«Questo invito degli imam ad andare in chiesa mi sembra di portata eccezionale, tanto che anch’io intendo essere testimone di questa svolta. Nessuno può pensare di sconfiggere il terrorismo senza l’aiuto delle comunità islamiche».
Il procuratore di Torino Armando Spataro può considerarsi a buon diritto uno dei massimi esperti di terrorismo oggi in Italia e probabilmente in Europa. Esiste una sua pubblicazione del 2008 per la Oxford University intitolata «Perché si diventa terroristi», che oggi andrebbe fatta studiare a tutti gli investigatori europei visto che, oltre a un’analisi investigativa, analizza la psicologia e dunque la formazione del terrorista islamico.
«Del “cosiddetto” terrorista islamico. Meglio precisare».
Perché, dottor Spataro, non sono islamici i seguaci dello Stato Islamico?
«La religione islamica non prevede affatto l’uso della violenza per affermare i propri principi. Dunque, quei soggetti interpretano a modo loro i doveri religiosi».
Un po’ troppo «politically correct…
«Se vogliamo combattere il terrorismo, dobbiamo essere precisi nelle definizioni e nella conoscenza del nemico. Che non è il mondo islamico, ma il Califfato e i suoi adepti».
Chi sono questi terroristi?
«Intanto, a differenza del passato, hanno un luogo fisico e geografico di riferimento: l’Islamic State, una struttura cioè che si atteggia a Stato e non è clandestina.
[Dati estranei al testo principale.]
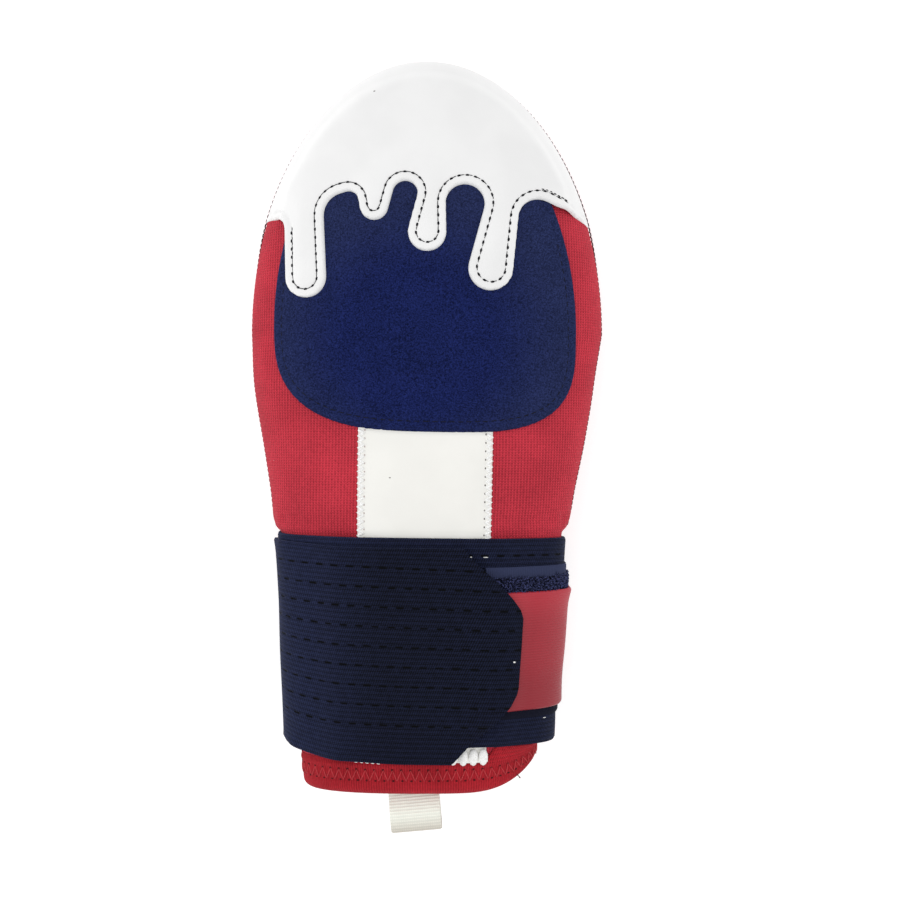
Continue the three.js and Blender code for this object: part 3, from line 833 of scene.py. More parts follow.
def node_tree(name, inputs):
    """A geometry node tree with named inputs: its board, and a function that reads an input."""
    tree = bpy.data.node_groups.new(name, "GeometryNodeTree")
    tree.interface.new_socket(name="Geometry", in_out="INPUT", socket_type="NodeSocketGeometry")
    for label, kind in inputs.items():
        tree.interface.new_socket(name=label, in_out="INPUT", socket_type=kind)
    tree.interface.new_socket(name="Geometry", in_out="OUTPUT", socket_type="NodeSocketGeometry")
    board = Board(tree)
    source = tree.nodes.new("NodeGroupInput")
    return board, lambda label: Wire(board, source.outputs[label])


def close_tree(board, geometry, material):
    """Realize Instances, Set Material and the tree's output."""
    real = board.node("GeometryNodeRealizeInstances", None, {"Geometry": geometry})
    painted = board.node("GeometryNodeSetMaterial", None, {"Geometry": real, "Material": material})
    output = board.tree.nodes.new("NodeGroupOutput")
    board.tree.links.new(painted.socket, output.inputs["Geometry"])
    return board.tree


def even_line(board, geometry, length):
    """The guide as a curve with points a given length apart."""
    curve = board.node("GeometryNodeMeshToCurve", None, {"Mesh": geometry})
    return board.node("GeometryNodeResampleCurve", {"mode": "LENGTH"}, {"Curve": curve, "Length": length})


def outward(board):
    """The outward direction that each point of a guide carries."""
    sockets = {"Name": "up"}
    return board.node("GeometryNodeInputNamedAttribute", {"data_type": "FLOAT_VECTOR"}, sockets)


def facing(board):
    """Rotation that lays X along the guide and Z outward."""
    along = board.node("GeometryNodeInputTangent")
    settings = {"primary_axis": "X", "secondary_axis": "Z"}
    return board.node("FunctionNodeAxesToRotation", settings, {0: along, 1: outward(board)})


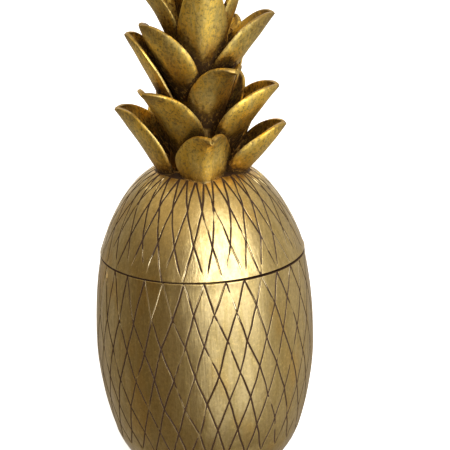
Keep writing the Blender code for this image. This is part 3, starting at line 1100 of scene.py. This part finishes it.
# scale, stretch along X, Y and Z, detail and roughness of each noise
MARKS = {
    "streaks": (260, (1, 1, 0.10), 5.0, 0.55),
    "hairs": (900, (1, 1, 0.06), 3.0, 0.55),
    "patches": (38, (1, 1, 0.6), 3.0, 0.55),
    "specks": (600, (1, 1, 0.8), 4.0, 0.75),
    "grain": (1500, (1, 1, 1), 2.0, 0.55),
}


def lay_gold_leaf_with_painted_light(gold, marks, crown, near_root):
    """The metal's tones before any wash, with painted warm reflection in the hollows, painted shade at
    the leaves' roots and painted highlights on the rims.
    """
    film = gold.plus(gold.times(marks["streaks"], 0.4), gold.times(marks["hairs"], 0.25))
    film = gold.spread(gold.plus(film, gold.times(marks["patches"], 0.35)), 0.42, 0.60)
    # amber where the body is hemmed in is a painted warm reflection; the random patches are the gold's
    # own warmer tone
    amber_patches_and_reflection = gold.plus(gold.spread(gold.value("hollow"), 0.10, 0.40, 0.0, 0.55),
                       gold.spread(marks["patches"], 0.56, 0.70, 0.0, 0.28))
    body = gold.mix(amber_patches_and_reflection, gold.mix(film, BODY_GOLD, BODY_OLIVE), AMBER)
    # painted shade at each leaf's root
    root_shade = gold.spread(near_root, 0.25, 0.88, 0.92, 0.0)
    leaves = gold.mix(root_shade, gold.mix(film, CROWN_GOLD, CROWN_OLIVE), ROOT_SHADE_AMBER)
    colour = gold.mix(crown, body, leaves)
    spotted = gold.plus(gold.times(crown, 0.50), 0.30)
    spots = gold.times(gold.spread(marks["specks"], 0.50, 0.62), spotted)
    flecks = gold.times(gold.spread(marks["specks"], 0.45, 0.35), 0.42)
    colour = gold.mix(flecks, gold.mix(spots, colour, STAIN), FLECK_GOLD)
    # the leaves' rims lighter: partly wear, partly painted highlight
    bright = gold.times(gold.spread(gold.value("rim"), 0.16, 0.36), gold.times(crown, 0.6))
    return gold.mix(bright, colour, BRIGHT_GOLD)


print("marks in the gold:", ", ".join(MARKS))

# %% [markdown]
# Then come rusty and dark brown, with ragged edges: in the crown's hollows, round every leaf's root,
# at the tips and in the grooves. In the hollows, round the roots and where parts meet, it is partly
# painted shade. A few grooves are filled with fresh gold instead.

# %% Brown wash and painted shade
BROWN_WASH_AND_SHADE = (0.05, 0.022, 0.006)
RUST_WASH_AND_SHADE = (0.19, 0.092, 0.014)


def brush_on_wash_and_shade(gold, marks, crown, near_root, colour):
    """The colour with rusty brown where the wash stays and where shade is painted, and how deep it
    lies between the leaves.
    """
    ragged = gold.plus(gold.times(gold.math('SUBTRACT', marks["patches"], 0.5), 0.45),
                       gold.times(gold.math('SUBTRACT', marks["specks"], 0.5), 0.60))
    # hollow: the share of rays that soon hit the casting, for brown wash and painted shade
    depth = gold.plus(gold.value("hollow"), ragged)
    # painted shade round each leaf's root makes the brown deeper there
    depth = gold.plus(depth, gold.spread(near_root, 0.22, 0.72, 0.30, 0.0))
    # corner: painted shade where parts meet and in tight spots, from the rays that hit at once
    corner = gold.spread(gold.plus(gold.value("seam"), ragged), 0.16, 0.34)
    # deep: brown wash and painted shade in the crown's hollows and where parts meet
    deep = gold.larger(gold.times(gold.spread(depth, 0.42, 0.66), crown), corner)
    # rusty brown in the crown's hollows, partly painted shade
    rust_and_shade = gold.times(gold.times(gold.spread(depth, 0.26, 0.52), crown), 0.75)
    tips = gold.spread(gold.plus(gold.value("along"), ragged), 0.78, 1.02, 0.0, 0.75)
    return gold.mix(tips, gold.mix(rust_and_shade, colour, RUST_WASH_AND_SHADE), STAIN), deep


def darken_grooves(gold, marks, crown, deep, colour):
    """The colour with its dark lines and glints, how dark a line is, and all the brown there is,
    painted shade included.
    """
    line = gold.spread(gold.value("groove"), 0.03, 0.20)
    filled = gold.times(line, gold.spread(gold.value("gilt"), 0.30, 0.40))
    dark = gold.math('SUBTRACT', line, filled, clamp=True)
    # the brown of the grooves' wash and of the painted shade in the hollows
    wash = gold.larger(dark, gold.times(deep, 0.9))
    colour = gold.mix(wash, gold.mix(filled, colour, BRIGHT_GOLD), BROWN_WASH_AND_SHADE)
    glints = gold.times(gold.spread(marks["specks"], 0.47, 0.36), gold.times(crown, 0.55))
    return gold.mix(gold.times(glints, deep), colour, AMBER), dark, wash


print("brown wash", BROWN_WASH_AND_SHADE, "over rust", RUST_WASH_AND_SHADE)

# %% [markdown]
# Last come the gloss and the small relief. Wash makes the metal rougher and less metallic.

# %% One finish for both castings
# noise, strength and depth in mm of each bump
RELIEF = (("streaks", 0.45, 0.14), ("hairs", 0.80, 0.11),
          ("specks", 0.20, 0.10), ("grain", 0.12, 0.05))


def antique_gold():
    """One finish for both castings: the crown's share is deeper in colour, washed darker and darkened
    by painted shade in its hollows.
    """
    gold = Nodes("antique_gold_leaf")
    crown = gold.value("crown")
    marks = {name: gold.noise(*numbers) for name, numbers in MARKS.items()}
    near_root = gold.plus(gold.value("along"), gold.times(marks["patches"], 0.5))
    colour = lay_gold_leaf_with_painted_light(gold, marks, crown, near_root)
    colour, deep = brush_on_wash_and_shade(gold, marks, crown, near_root, colour)
    colour, dark, wash = darken_grooves(gold, marks, crown, deep, colour)
    rough = gold.plus(gold.spread(marks["streaks"], 0.3, 0.7, 0.29, 0.43), gold.times(crown, 0.08))
    dull = gold.larger(gold.times(dark, 0.60), gold.times(deep, 0.22))
    dull = gold.larger(dull, gold.times(crown, 0.03))
    gold.link(colour, gold.shader.inputs["Base Color"])
    gold.link(gold.plus(rough, gold.times(wash, 0.25)), gold.shader.inputs["Roughness"])
    gold.link(gold.math('SUBTRACT', 1.0, dull), gold.shader.inputs["Metallic"])
    normal = None
    for mark, strength, depth in RELIEF:
        normal = gold.bump(marks[mark], strength, depth * MM, normal)
    gold.link(normal, gold.shader.inputs["Normal"])
    return gold.owner


finish = antique_gold()
for piece in (jar, lid):
    piece.data.materials.clear()
    piece.data.materials.append(finish)
print("finish:", len(finish.node_tree.nodes), "nodes")

# %% [markdown]
# ## Floor and light
# Polished gold shows the studio around it, so the studio is drawn as soft patches of light by
# direction. A tall panel at the front right gives the pale band down the body, and its brighter upper
# half the glare on the dome. Dim, warm surroundings at the front left keep that side olive brown, and
# white walls behind give the pale edges.

# %% Studio light
DIM_GROUND = (0.17, 0.132, 0.085)
WARM_CEILING = (0.74, 0.61, 0.39)
COOL_BACK = (0.20, 0.22, 0.27)
RIGHT_WALL = (0.26, 0.26, 0.25)
WHITE_BACKDROP = (0.9, 0.9, 0.9)
PANEL = (0.93, 1.0, 1.22)
GLARE = (3.0, 3.2, 3.9)


def soft_patch(studio, azimuth, elevation, sides, heights, softness):
    """How much of a patch of light is seen in a direction. All angles are in degrees."""
    soft = radians(softness)
    left, right = (radians(side) for side in sides)
    low, high = (radians(side) for side in heights)
    across = studio.times(studio.spread(azimuth, left, left + soft),
                          studio.spread(azimuth, right, right - soft))
    along = studio.times(studio.spread(elevation, low, low + soft),
                         studio.spread(elevation, high, high - soft))
    return studio.times(across, along)


def add_light(studio, so_far, share, tint):
    """Add a tinted share of light to what is there."""
    patch = studio.mix(share, (0.0, 0.0, 0.0), tint)
    total = studio.add("VectorMath")
    total.operation = 'ADD'
    studio.link(so_far, total.inputs[0])
    studio.link(patch, total.inputs[1])
    return total.outputs[0]


def light_studio():
    studio = Nodes("studio", bpy.data.worlds.new("studio"))
    bpy.context.scene.world = studio.owner
    x, y, z = studio.add("SeparateXYZ", Vector=studio.directions).outputs
    azimuth = studio.math('ARCTAN2', x, studio.times(y, -1.0))
    elevation = studio.math('ARCSINE', z)
    upwards = studio.spread(elevation, radians(15), radians(50))
    light = studio.mix(upwards, DIM_GROUND, WARM_CEILING)
    light = add_light(studio, light, studio.spread(y, -0.35, 0.6), COOL_BACK)
    light = add_light(studio, light, studio.spread(x, 0.55, 0.9), RIGHT_WALL)
    light = add_light(studio, light, studio.spread(y, 0.86, 0.95), WHITE_BACKDROP)
    panel = soft_patch(studio, azimuth, elevation, (-7, 68), (-50, 75), 13)
    light = add_light(studio, light, panel, PANEL)
    glare = soft_patch(studio, azimuth, elevation, (-9, 60), (-3, 46), 9)
    light = add_light(studio, light, glare, GLARE)
    background = studio.tree.nodes["Background"]
    studio.link(light, background.inputs["Color"])
    background.inputs["Strength"].default_value = 1.0


light_studio()
bpy.context.scene.view_settings.view_transform = 'Standard'
print("studio is lit")

# %% [markdown]
# The floor is nearly white, and glows a little, so it ends up as pale as the backdrop. The gold
# doesn't mirror it.

# %% Floor
FLOOR_SIZE = 30.0
FLOOR_PALE = (0.93, 0.93, 0.93)
FLOOR_GREYER = (0.90, 0.90, 0.90)


def add_floor():
    bpy.ops.mesh.primitive_plane_add(size=FLOOR_SIZE, location=(0, 0, 0))
    floor = bpy.context.object
    floor.name = "floor"
    floor.visible_glossy = False
    paint = Nodes("pale_floor")
    tone = paint.mix(paint.noise(3.0, (1, 1, 1), 2.0), FLOOR_PALE, FLOOR_GREYER)
    paint.link(tone, paint.shader.inputs["Base Color"])
    paint.link(tone, paint.shader.inputs["Emission Color"])
    paint.shader.inputs["Emission Strength"].default_value = 0.75
    paint.shader.inputs["Roughness"].default_value = 0.9
    floor.data.materials.append(paint.owner)


add_floor()
print("floor is laid")

# %% [markdown]
# ## Hand over
# The new pieces stand for the plain solids, and both rest together, because the lid only lies on the
# jar.

# %% Tie the pieces to the solids
for piece, node, slot in ((jar, "jar", "barrel_gold"), (lid, "lid", "crown_gold")):
    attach(piece, "root")
    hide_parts(node)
L’altra novità è che non esistono più luoghi fisici dove i terroristi vengono preparati ad agire, ma tutto avviene attraverso un uso sapiente del web. Si recluta e si addestra attraverso Internet: è semplice, facile, espone a pochi rischi».
Possiamo tracciare un identikit del «lupo solitario»?
«Io sono contrario alle generalizzazioni anche perché non esiste più un unico profilo di questi soggetti. Però se si dovesse dare una descrizione aggiornata di questi neo terroristi “europei”, potremmo dire che sono figure di differente tipologia, oscillanti tra estremismo religioso e problemi di emarginazione, spesso provenienti dalla delinquenza comune e talvolta afflitti da problemi mentali. In alcuni casi, fino a poco prima dell’entrata in azione, non erano neppure noti come praticanti religiosi ».
Devono mimetizzarsi per non destare sospetti.
«La mimetizzazione vale – come è logico – fino al momento dell’azione. Solo dopo vale il dovere di rivendicare la violenza e i suoi “fini” come il web impone».
Ma è così facile farsi reclutare in Internet?
«E’ semplice arrivare a certi siti. Poi va detto che l’IS conosce un uso sapiente, direi formidabile, del web. Prendete le esecuzioni di prigionieri in tuta arancione. Cosa ci ricordano? Le prigioni di Guantanamo. Oppure le colonne militari nel deserto con le bandiere al vento. Sono immagini di forza evocativa che funzionano benissimo su menti deboli. E fanatiche».
Pericolosissimo.
«Altroché. In Italia l’unico esempio di “lupo solitario” lo abbiamo avuto a Milano con un certo Mohamed Game, forse dimenticato. Tentò di farsi esplodere davanti alla caserma Perrucchetti qualche anno fa, rimanendo ferito. Viveva in uno stato di degrado e si era addestrato su Internet. Fabbricando la bomba con i diserbanti. Praticamente impossibile individuarlo prima. Per questo le polemiche sulla sicurezza spesso sono infondate».
Eppure Renzi in televisione recentemente ha detto che i nostri servizi hanno sventato due o tre attentati…
« E’ un dato che non ha trovato alcun riscontro anche in un recente vertice antiterrorismo. Ma se la notizia fosse vera, saremmo di fronte a una possibile violazione della legge che prevede che le agenzie di intelligence comunichino alla polizia giudiziaria notizie di reato».
Si è parlato perfino di narcotraffico per finanziare il terrorismo…
«Si tratta di un terreno d’indagine ma anche questa ipotesi non appare sin qui fondata. E bisogna anche considerare che il terrorismo “fai da te” non ha bisogno di ingenti risorse economiche».
La collaborazione europea tra gli Stati, funziona?
«No, non funziona, tranne qualche eccezione. Perché predomina la concezione della proprietà privata delle notizie utili alle indagini. La ragione di questo vizio sta nella convinzione che contro il terrorismo si debba privilegiare l’azione dei servizi che però spesso non comunicano tra loro e sono politicamente guidati. Ma le indagini non spettano ai governi. Occorre invece sinergia di forze e rispetto delle competenze di polizia, magistratura ed agenzie. Senza leggi eccezionali e nel rispetto dei diritti di tutti».